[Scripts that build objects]
* * * * * * * * *
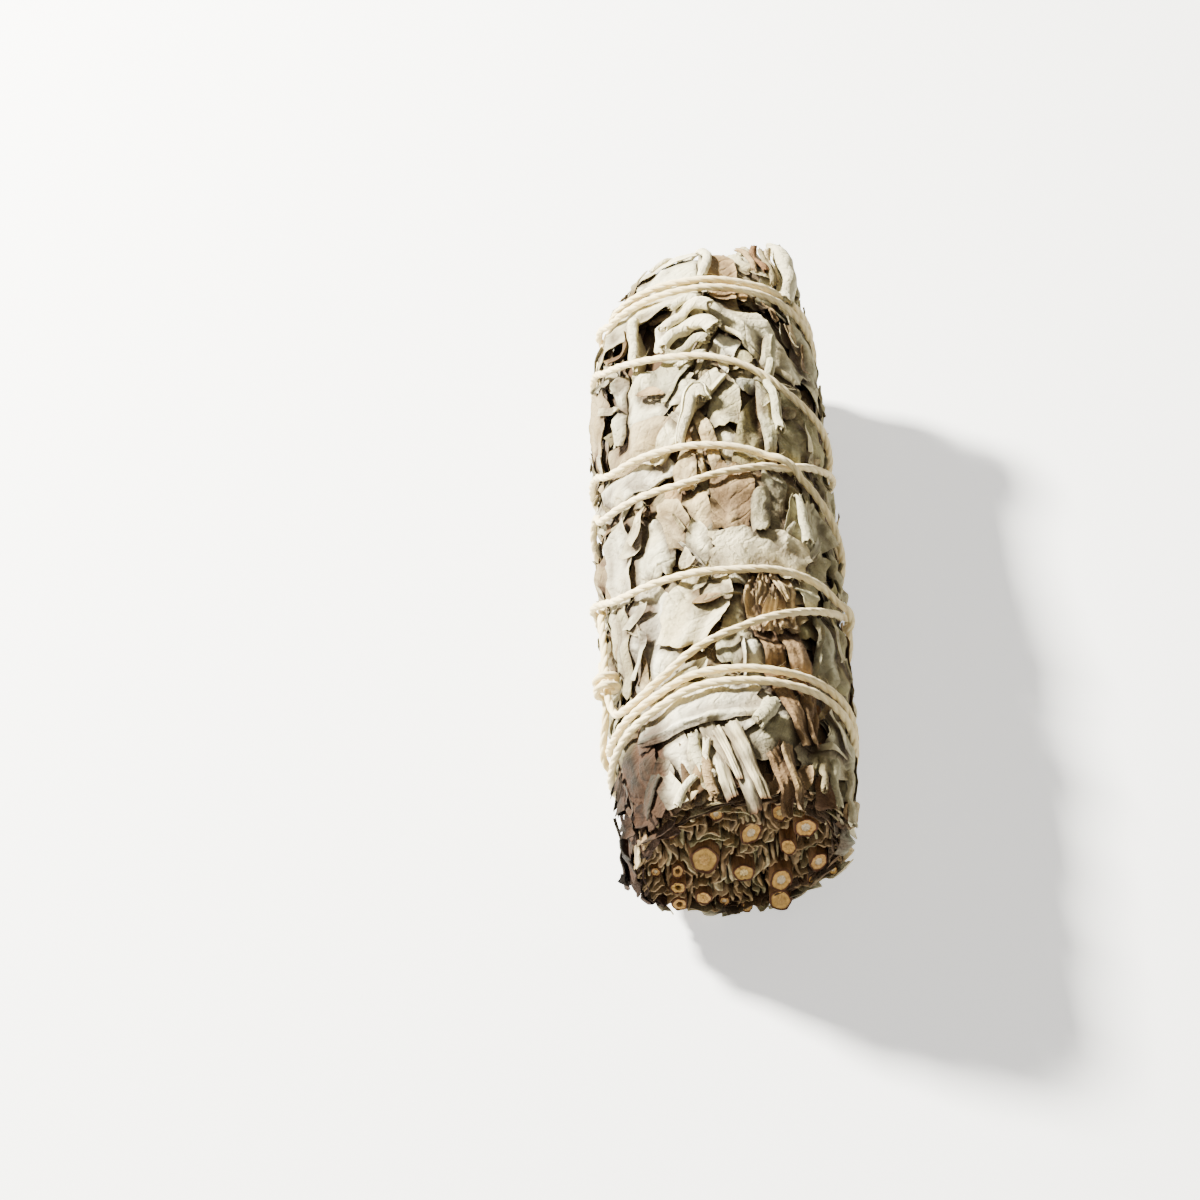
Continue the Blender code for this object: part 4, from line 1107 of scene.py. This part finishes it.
def rim_flakes(rng):
    """Small crumpled bits over the upper rim of the cut end."""
    made = []
    for n in range(RIM_FLAKES):
        around = -78 + 156 * ((n * ALONG_STEP) % 1)
        size = (rng.uniform(3, 6.5), rng.uniform(1.4, 3.4))
        shape = ("lance", "tip", "strip")[n % 3]
        tone = ("tan", "brown", "pale", "dim", "dark", "grey", "brown")[n % 7]
        made.append(Leaf(rng.uniform(0.2, 3.4), around, *size, rng.normal(0, 45), shape, tone))
    return made


def make_leaves(stack, twine):
    """All the leaves: first laid from the inside out, then pressed, then made into shells."""
    groups = {"leaves_inner": [], "leaves_middle": [], "leaves_outer": [], "leaves_front": []}
    loose = {}
    for leaf in end_leaves(RNG) + random_leaves(RNG, DEEP_LEAVES, ("torn", "lance", "torn"), DEEP_TONES):
        groups["leaves_inner"].append(leaf_sheet(stack, leaf, RNG, False, 0.5))
    for leaf in random_leaves(RNG, MIDDLE_LEAVES, ("torn", "lance", "tip", "torn"), OUTER_TONES):
        groups["leaves_middle"].append(leaf_sheet(stack, leaf, RNG, False, 0.7))
    for leaf in random_leaves(RNG, OUTER_LEAVES, OUTER_SHAPES, OUTER_TONES, "back"):
        groups["leaves_outer"].append(leaf_sheet(stack, leaf, RNG, True))
    for leaf in random_leaves(RNG, FRONT_FILL, OUTER_SHAPES, OUTER_TONES, "front"):
        groups["leaves_middle"].append(leaf_sheet(stack, leaf, RNG, True))
    for leaf in FRONT_LEAVES + rim_flakes(RNG) + random_leaves(RNG, FLAKES, FLAKE_SHAPES, FLAKE_TONES):
        groups["leaves_front"].append(leaf_sheet(stack, leaf, RNG, True))
    for name, leaf in BROWN_LEAVES.items():
        loose[name] = leaf_sheet(stack, leaf, RNG, True)
    twig = strips(TWIG_STEMS, "rod", "stem") + strips(CALYX, "pleat", "twig")
    calyx = [leaf_sheet(stack, leaf, RNG, True) for leaf in twig]
    fork = [leaf_sheet(stack, leaf, RNG, True) for leaf in strips(FORK, "rod", "stalk")]
    for leaf in LAST_LEAVES:
        groups["leaves_front"].append(leaf_sheet(stack, leaf, RNG, True, 0.6))
    stack.settle(twine)
    finish = leaf_material("dried_leaf_finish")
    for name, sheets in groups.items():
        mesh = Mesh()
        for sheet in sheets:
            sheet_shell(stack, sheet, mesh, RNG)
        ride(mesh.make(name, finish), "dried_leaf", "leaf_bundle")
    brown = leaf_material("brown_leaf_finish", 1.6)
    for name, sheet in loose.items():
        mesh = Mesh()
        sheet_shell(stack, sheet, mesh, RNG)
        ride(mesh.make("veined_" + name, brown), "brown_leaf", name)
    for name, sheets, node, slot, look in (
            ("dried_calyx", calyx, "flower_twig", "brown_leaf", leaf_material),
            ("pale_leaf_stalks", fork, "leaf_stalk_fork", "leaf_stalk", wood_material)):
        mesh = Mesh()
        for sheet in sheets:
            sheet_shell(stack, sheet, mesh, RNG)
        ride(mesh.make(name, look(name + "_finish")), slot, node)
    mesh = Mesh()
    for route, radii, turns, tone in SCROLLS:
        scroll(mesh, stack, route, radii, turns, tone, RNG)
    ride(mesh.make("rolled_leaves", finish), "dried_leaf", "leaf_bundle")


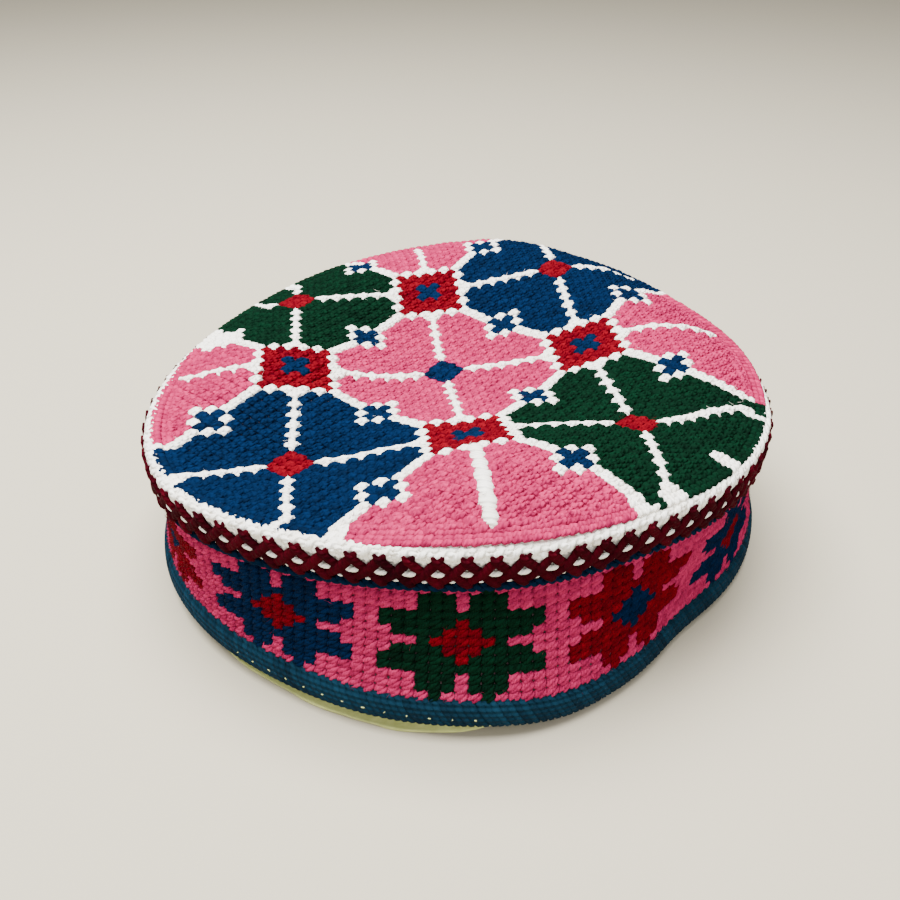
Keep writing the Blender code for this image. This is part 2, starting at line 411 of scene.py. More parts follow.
def read_ring(grid: np.ndarray, angle: np.ndarray, row: np.ndarray) -> np.ndarray:
    """Reads a grid kept for each angle anywhere, straight between its entries.

    Args:
        grid: a line of values for each angle of a skin.
        angle: angles in radians.
        row: places along the lines, in steps.
    Returns:
        The values there.
    """
    a = np.mod(angle, 2 * math.pi) / (2 * math.pi) * SKIN_ANGLES
    i, j = np.floor(a).astype(int) % SKIN_ANGLES, np.floor(row).astype(int)
    k, u, v = (i + 1) % SKIN_ANGLES, a - np.floor(a), row - j
    near = (1 - v) * grid[i, j] + v * grid[i, j + 1]
    return (1 - u) * near + u * ((1 - v) * grid[k, j] + v * grid[k, j + 1])


@dataclass
class Seats:
    """Places on a skin: points with directions along, up the skin and out of it, a row each."""

    point: np.ndarray
    along: np.ndarray
    up: np.ndarray
    out: np.ndarray

    def turned(self, angle: np.ndarray | float) -> "Seats":
        """The same seats turned about their outward direction, in radians."""
        c, s = np.cos(angle), np.sin(angle)
        c, s = np.broadcast_to(c, len(self.point))[:, None], np.broadcast_to(s, len(self.point))[:, None]
        return Seats(self.point, self.along * c + self.up * s, self.up * c - self.along * s, self.out)

    def facing(self, heading: np.ndarray) -> "Seats":
        """The same seats with along turned to a heading in the plan, in radians from +X."""
        level = radial(heading)
        along = unit(level - np.sum(level * self.out, -1, keepdims=True) * self.out)
        return Seats(self.point, along, np.cross(self.out, along), self.out)

    def shifted(self, step: float) -> "Seats":
        """The same seats moved along their up direction."""
        return Seats(self.point + step * self.up, self.along, self.up, self.out)

    def picked(self, mask: np.ndarray) -> "Seats":
        """The seats where the mask is true."""
        return Seats(self.point[mask], self.along[mask], self.up[mask], self.out[mask])


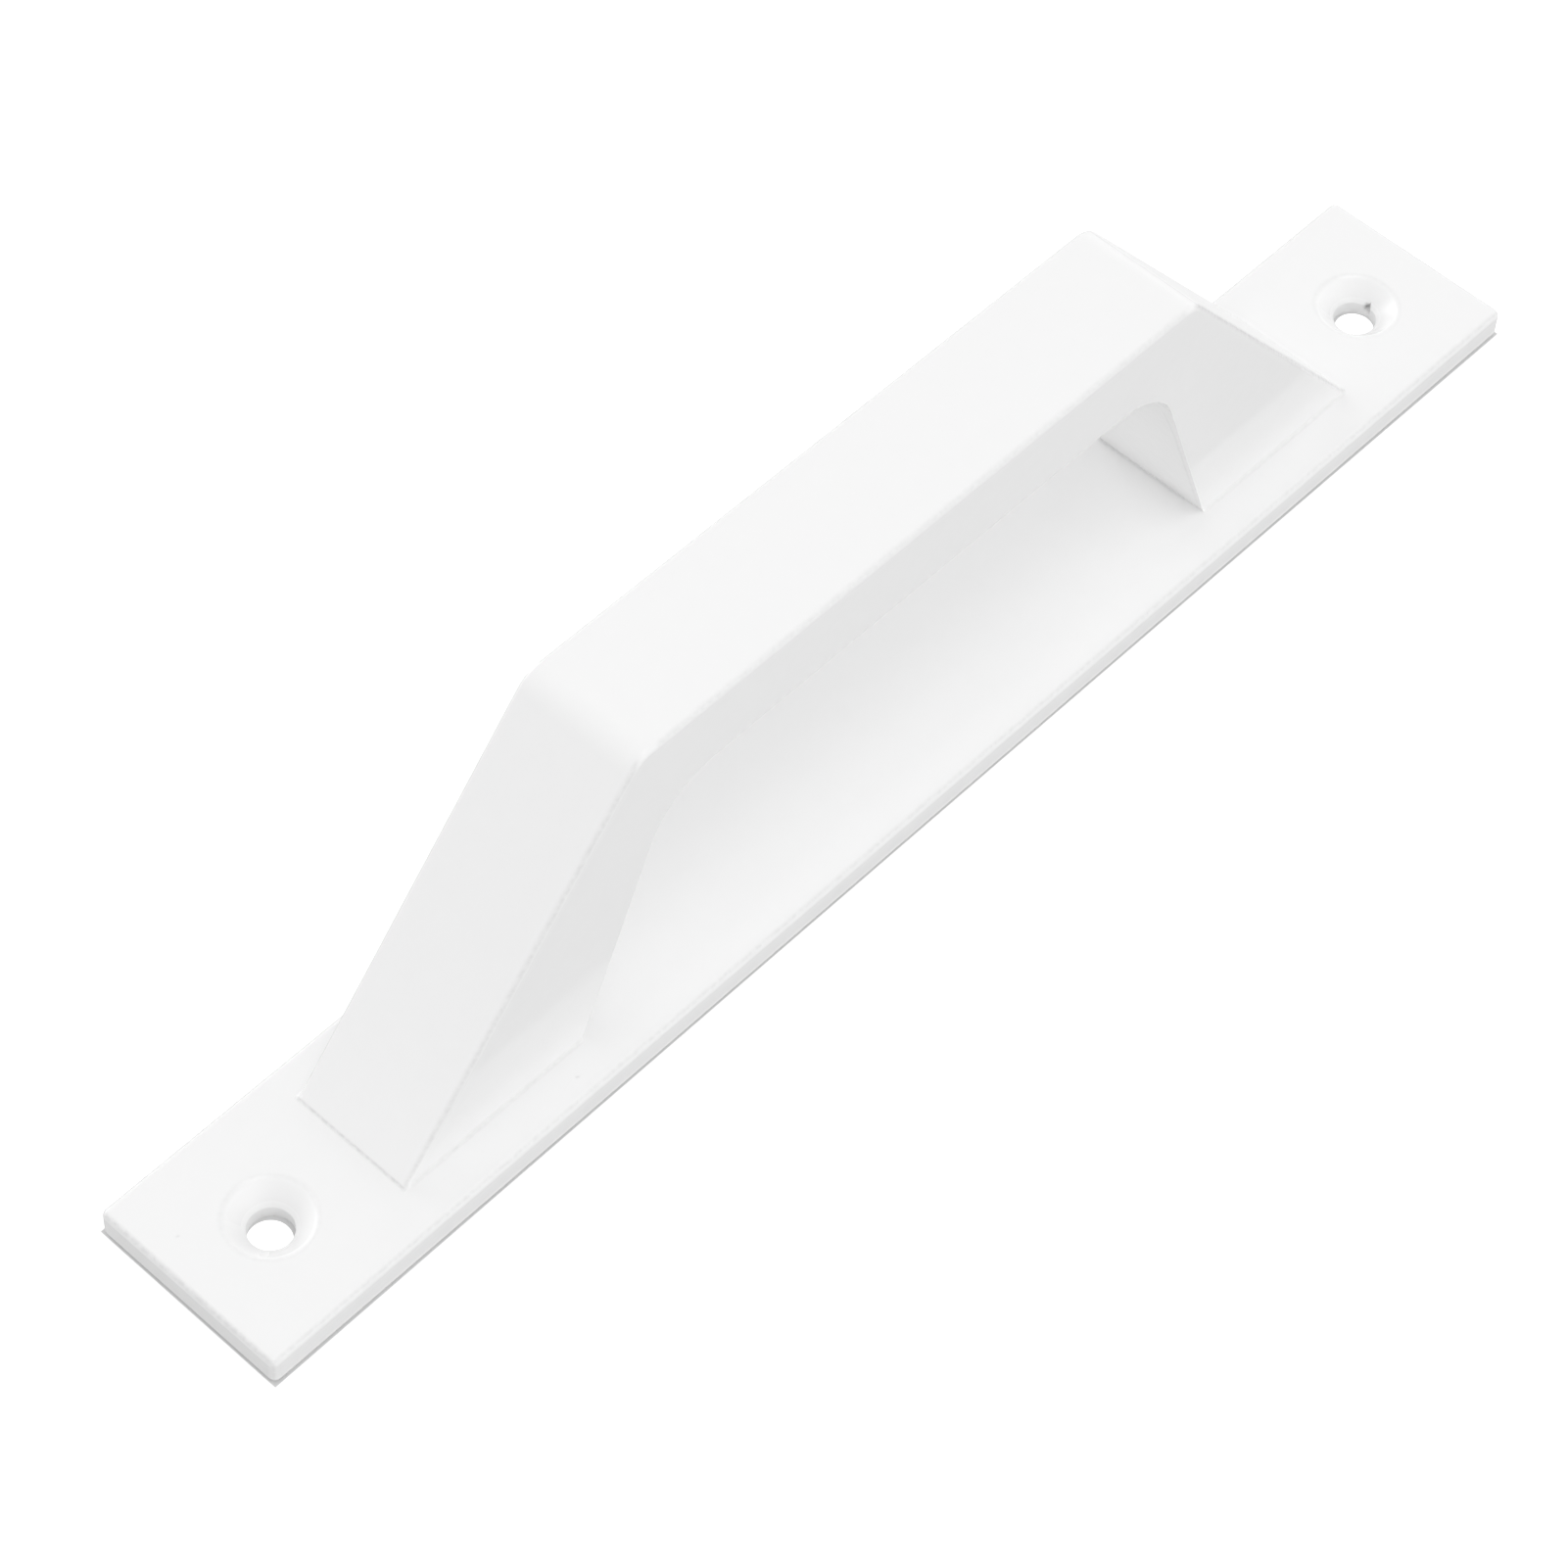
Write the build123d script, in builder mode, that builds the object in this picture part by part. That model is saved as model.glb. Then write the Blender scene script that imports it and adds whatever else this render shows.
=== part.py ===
from build123d import *
import os

# sizes in millimetres: x runs along the handle, z points out of the door
plate_length = 235.0
plate_thickness = 4.7
handle_height = 53.0

# cross sections of the rib and the plate beside it
grip_width = 18.8
grip_depth = 11.3
plate_margin = 5.7
rib_offset = 0.6

# side view of the bridge, measured inwards from each end of the plate
screw_tab_length = 27.3
foot_length = 30.6
outer_slope_run = 39.8
inner_slope_run = 14.4
outer_bend_radius = 4.5
inner_bend_radius = 12.0

# softened edges
plate_corner_radius = 1.0
plate_edge_radius = 0.9
plate_back_radius = 0.9
grip_edge_radius = 0.8
root_radius = 0.4

# countersunk screw holes, one in the middle of each tab
hole_diameter = 6.0
sink_diameter = 11.4
sink_angle = 90.0
sink_rim_radius = 1.2

# nick in the upper part of the wall of the right-hand hole
nick_width = 0.9
nick_depth = 0.65
nick_bottom = 0.9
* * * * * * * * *
### Task goal
Return the whole listing, word for word, and leave out every picture.

### Response to this task
Continue the Blender code for this object: part 4, from line 1107 of scene.py. This part finishes it.
def rim_flakes(rng):
    """Small crumpled bits over the upper rim of the cut end."""
    made = []
    for n in range(RIM_FLAKES):
        around = -78 + 156 * ((n * ALONG_STEP) % 1)
        size = (rng.uniform(3, 6.5), rng.uniform(1.4, 3.4))
        shape = ("lance", "tip", "strip")[n % 3]
        tone = ("tan", "brown", "pale", "dim", "dark", "grey", "brown")[n % 7]
        made.append(Leaf(rng.uniform(0.2, 3.4), around, *size, rng.normal(0, 45), shape, tone))
    return made


def make_leaves(stack, twine):
    """All the leaves: first laid from the inside out, then pressed, then made into shells."""
    groups = {"leaves_inner": [], "leaves_middle": [], "leaves_outer": [], "leaves_front": []}
    loose = {}
    for leaf in end_leaves(RNG) + random_leaves(RNG, DEEP_LEAVES, ("torn", "lance", "torn"), DEEP_TONES):
        groups["leaves_inner"].append(leaf_sheet(stack, leaf, RNG, False, 0.5))
    for leaf in random_leaves(RNG, MIDDLE_LEAVES, ("torn", "lance", "tip", "torn"), OUTER_TONES):
        groups["leaves_middle"].append(leaf_sheet(stack, leaf, RNG, False, 0.7))
    for leaf in random_leaves(RNG, OUTER_LEAVES, OUTER_SHAPES, OUTER_TONES, "back"):
        groups["leaves_outer"].append(leaf_sheet(stack, leaf, RNG, True))
    for leaf in random_leaves(RNG, FRONT_FILL, OUTER_SHAPES, OUTER_TONES, "front"):
        groups["leaves_middle"].append(leaf_sheet(stack, leaf, RNG, True))
    for leaf in FRONT_LEAVES + rim_flakes(RNG) + random_leaves(RNG, FLAKES, FLAKE_SHAPES, FLAKE_TONES):
        groups["leaves_front"].append(leaf_sheet(stack, leaf, RNG, True))
    for name, leaf in BROWN_LEAVES.items():
        loose[name] = leaf_sheet(stack, leaf, RNG, True)
    twig = strips(TWIG_STEMS, "rod", "stem") + strips(CALYX, "pleat", "twig")
    calyx = [leaf_sheet(stack, leaf, RNG, True) for leaf in twig]
    fork = [leaf_sheet(stack, leaf, RNG, True) for leaf in strips(FORK, "rod", "stalk")]
    for leaf in LAST_LEAVES:
        groups["leaves_front"].append(leaf_sheet(stack, leaf, RNG, True, 0.6))
    stack.settle(twine)
    finish = leaf_material("dried_leaf_finish")
    for name, sheets in groups.items():
        mesh = Mesh()
        for sheet in sheets:
            sheet_shell(stack, sheet, mesh, RNG)
        ride(mesh.make(name, finish), "dried_leaf", "leaf_bundle")
    brown = leaf_material("brown_leaf_finish", 1.6)
    for name, sheet in loose.items():
        mesh = Mesh()
        sheet_shell(stack, sheet, mesh, RNG)
        ride(mesh.make("veined_" + name, brown), "brown_leaf", name)
    for name, sheets, node, slot, look in (
            ("dried_calyx", calyx, "flower_twig", "brown_leaf", leaf_material),
            ("pale_leaf_stalks", fork, "leaf_stalk_fork", "leaf_stalk", wood_material)):
        mesh = Mesh()
        for sheet in sheets:
            sheet_shell(stack, sheet, mesh, RNG)
        ride(mesh.make(name, look(name + "_finish")), slot, node)
    mesh = Mesh()
    for route, radii, turns, tone in SCROLLS:
        scroll(mesh, stack, route, radii, turns, tone, RNG)
    ride(mesh.make("rolled_leaves", finish), "dried_leaf", "leaf_bundle")


Keep writing the Blender code for this image. This is part 2, starting at line 411 of scene.py. More parts follow.
def read_ring(grid: np.ndarray, angle: np.ndarray, row: np.ndarray) -> np.ndarray:
    """Reads a grid kept for each angle anywhere, straight between its entries.

    Args:
        grid: a line of values for each angle of a skin.
        angle: angles in radians.
        row: places along the lines, in steps.
    Returns:
        The values there.
    """
    a = np.mod(angle, 2 * math.pi) / (2 * math.pi) * SKIN_ANGLES
    i, j = np.floor(a).astype(int) % SKIN_ANGLES, np.floor(row).astype(int)
    k, u, v = (i + 1) % SKIN_ANGLES, a - np.floor(a), row - j
    near = (1 - v) * grid[i, j] + v * grid[i, j + 1]
    return (1 - u) * near + u * ((1 - v) * grid[k, j] + v * grid[k, j + 1])


@dataclass
class Seats:
    """Places on a skin: points with directions along, up the skin and out of it, a row each."""

    point: np.ndarray
    along: np.ndarray
    up: np.ndarray
    out: np.ndarray

    def turned(self, angle: np.ndarray | float) -> "Seats":
        """The same seats turned about their outward direction, in radians."""
        c, s = np.cos(angle), np.sin(angle)
        c, s = np.broadcast_to(c, len(self.point))[:, None], np.broadcast_to(s, len(self.point))[:, None]
        return Seats(self.point, self.along * c + self.up * s, self.up * c - self.along * s, self.out)

    def facing(self, heading: np.ndarray) -> "Seats":
        """The same seats with along turned to a heading in the plan, in radians from +X."""
        level = radial(heading)
        along = unit(level - np.sum(level * self.out, -1, keepdims=True) * self.out)
        return Seats(self.point, along, np.cross(self.out, along), self.out)

    def shifted(self, step: float) -> "Seats":
        """The same seats moved along their up direction."""
        return Seats(self.point + step * self.up, self.along, self.up, self.out)

    def picked(self, mask: np.ndarray) -> "Seats":
        """The seats where the mask is true."""
        return Seats(self.point[mask], self.along[mask], self.up[mask], self.out[mask])


Write the build123d script, in builder mode, that builds the object in this picture part by part. That model is saved as model.glb. Then write the Blender scene script that imports it and adds whatever else this render shows.
=== part.py ===
from build123d import *
import os

# sizes in millimetres: x runs along the handle, z points out of the door
plate_length = 235.0
plate_thickness = 4.7
handle_height = 53.0

# cross sections of the rib and the plate beside it
grip_width = 18.8
grip_depth = 11.3
plate_margin = 5.7
rib_offset = 0.6

# side view of the bridge, measured inwards from each end of the plate
screw_tab_length = 27.3
foot_length = 30.6
outer_slope_run = 39.8
inner_slope_run = 14.4
outer_bend_radius = 4.5
inner_bend_radius = 12.0

# softened edges
plate_corner_radius = 1.0
plate_edge_radius = 0.9
plate_back_radius = 0.9
grip_edge_radius = 0.8
root_radius = 0.4

# countersunk screw holes, one in the middle of each tab
hole_diameter = 6.0
sink_diameter = 11.4
sink_angle = 90.0
sink_rim_radius = 1.2

# nick in the upper part of the wall of the right-hand hole
nick_width = 0.9
nick_depth = 0.65
nick_bottom = 0.9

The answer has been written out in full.